The compression ratio debate is exposing how fragile the promised parity of the 2026 regulations really is. By lowering the maximum ratio and tying it to complex thermal behaviour, the rulebook has opened space for creative engineering that some rivals now describe as a “thermal loophole”, and the political pressure on the FIA to intervene is growing fast.

Why compression ratio suddenly matters so much

On paper, compression ratio is a simple concept, the comparison between a cylinder’s maximum and minimum volume as the piston travels from bottom to top dead centre. In practice, it is one of the most powerful levers an engine designer has to trade efficiency against reliability and knock resistance, and that is why the 2026 rules have put it under the microscope.

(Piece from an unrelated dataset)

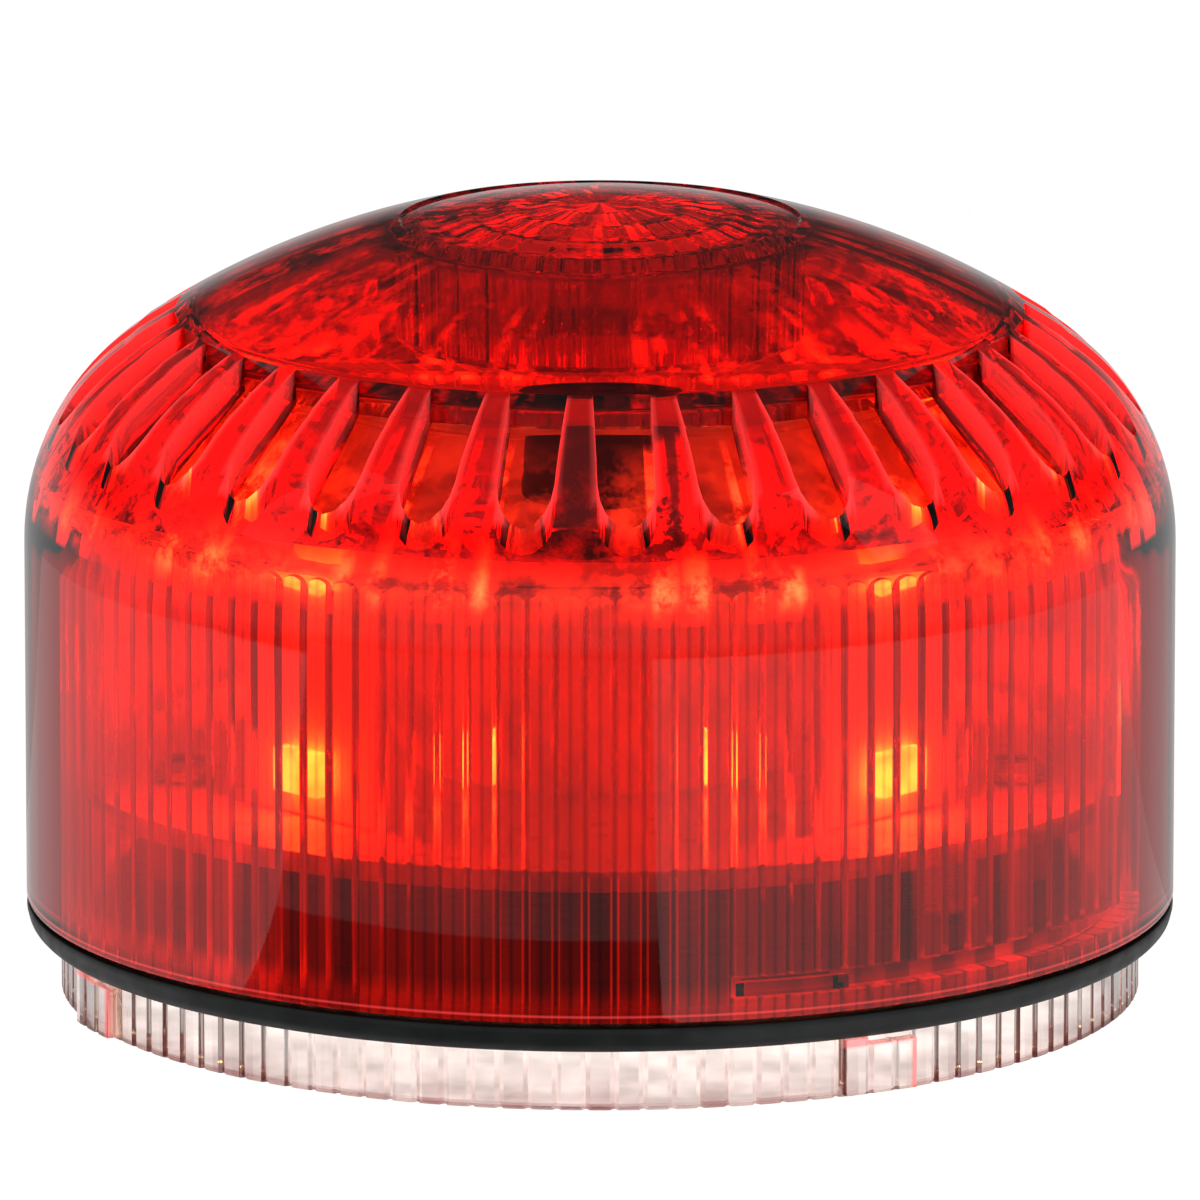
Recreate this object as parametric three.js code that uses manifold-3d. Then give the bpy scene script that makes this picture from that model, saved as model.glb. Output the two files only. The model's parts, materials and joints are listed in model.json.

The new regulations explicitly define how the ratio is measured and capped, turning what used to be a relatively flexible parameter into a tightly policed number that now sits at the centre of the power unit debate.

The FIA has framed this as a necessary step to control combustion pressures and temperatures in an era of higher electrical deployment and sustainable fuels, but teams have quickly realised that the wording of the rule is just as important as the number itself. The governing body has been forced to clarify that the definition of compression ratio is based on the cylinder’s geometric volumes, not the dynamic conditions once the engine is hot, a distinction that has become crucial as manufacturers explore ways to manipulate chamber conditions at operating temperatures, a concern highlighted in detailed technical reporting on the engines’ compression ratio.

The 18:1 to 16:1 shift and what teams lose

The headline change that has rattled engine departments is the reduction of the permitted compression ratio from 18:1 to 16:1. That two-point drop might sound modest, but in a finely tuned turbo hybrid running on synthetic fuel it represents a significant hit to thermal efficiency and peak power potential. Engineers have spent years optimising combustion around the higher figure, and now they must rework chamber shapes, piston crowns and ignition strategies to claw back performance within a tighter envelope.

Teams are already warning that this cut will affect both efficiency and drivability, particularly in the mid-range where the internal combustion engine still does much of the work despite the increased electrical share. The concern is that some manufacturers may have found ways to offset the loss by exploiting the rule’s wording, effectively regaining part of the 18:1 behaviour in certain conditions while staying within the nominal 16:1 limit, a fear that has been amplified by technical commentary noting that the compression ratio has been reduced from 18:1 to 16:1, directly affecting engine efficiency and performance.

Article C5.4.3 and the birth of the “thermal loophole”

The flashpoint for the current row is Article C5.4.3 of the 2026 technical regulations, the clause that defines how compression ratio must be calculated and respected. The wording focuses on the static geometry of the combustion chamber, but it leaves room for interpretation about what happens once the engine is at full operating temperature and the metal components have expanded. That gap has given rise to what rivals now call a “thermal loophole”, the idea that clever control of temperatures and materials could effectively change the real compression behaviour without altering the cold geometry that the FIA inspects.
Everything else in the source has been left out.